>> BEGIN

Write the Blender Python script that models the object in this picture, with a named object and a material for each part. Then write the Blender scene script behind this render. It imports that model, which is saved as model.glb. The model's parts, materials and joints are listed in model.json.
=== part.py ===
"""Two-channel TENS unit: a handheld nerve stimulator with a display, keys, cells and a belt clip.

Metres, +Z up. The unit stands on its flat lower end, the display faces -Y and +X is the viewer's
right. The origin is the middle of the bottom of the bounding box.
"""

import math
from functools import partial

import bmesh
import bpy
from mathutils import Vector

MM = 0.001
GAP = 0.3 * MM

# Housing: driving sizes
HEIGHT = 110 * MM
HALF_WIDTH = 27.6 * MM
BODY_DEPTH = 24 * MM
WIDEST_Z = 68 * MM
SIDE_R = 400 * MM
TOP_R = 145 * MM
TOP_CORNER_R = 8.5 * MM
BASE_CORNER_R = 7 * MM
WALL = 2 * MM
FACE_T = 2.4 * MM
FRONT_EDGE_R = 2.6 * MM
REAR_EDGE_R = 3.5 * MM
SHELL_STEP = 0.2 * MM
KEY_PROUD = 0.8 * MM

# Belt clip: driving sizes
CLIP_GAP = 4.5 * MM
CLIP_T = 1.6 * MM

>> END

◆ EXERCISE OBJECTIVE:
Each line of the material above needs to be quoted exactly, please.

◆ OUTPUT FOR THIS EXERCISE:
Write the Blender Python script that models the object in this picture, with a named object and a material for each part. Then write the Blender scene script behind this render. It imports that model, which is saved as model.glb. The model's parts, materials and joints are listed in model.json.
=== part.py ===
"""Two-channel TENS unit: a handheld nerve stimulator with a display, keys, cells and a belt clip.

Metres, +Z up. The unit stands on its flat lower end, the display faces -Y and +X is the viewer's
right. The origin is the middle of the bottom of the bounding box.
"""

import math
from functools import partial

import bmesh
import bpy
from mathutils import Vector

MM = 0.001
GAP = 0.3 * MM

# Housing: driving sizes
HEIGHT = 110 * MM
HALF_WIDTH = 27.6 * MM
BODY_DEPTH = 24 * MM
WIDEST_Z = 68 * MM
SIDE_R = 400 * MM
TOP_R = 145 * MM
TOP_CORNER_R = 8.5 * MM
BASE_CORNER_R = 7 * MM
WALL = 2 * MM
FACE_T = 2.4 * MM
FRONT_EDGE_R = 2.6 * MM
REAR_EDGE_R = 3.5 * MM
SHELL_STEP = 0.2 * MM
KEY_PROUD = 0.8 * MM

# Belt clip: driving sizes
CLIP_GAP = 4.5 * MM
CLIP_T = 1.6 * MM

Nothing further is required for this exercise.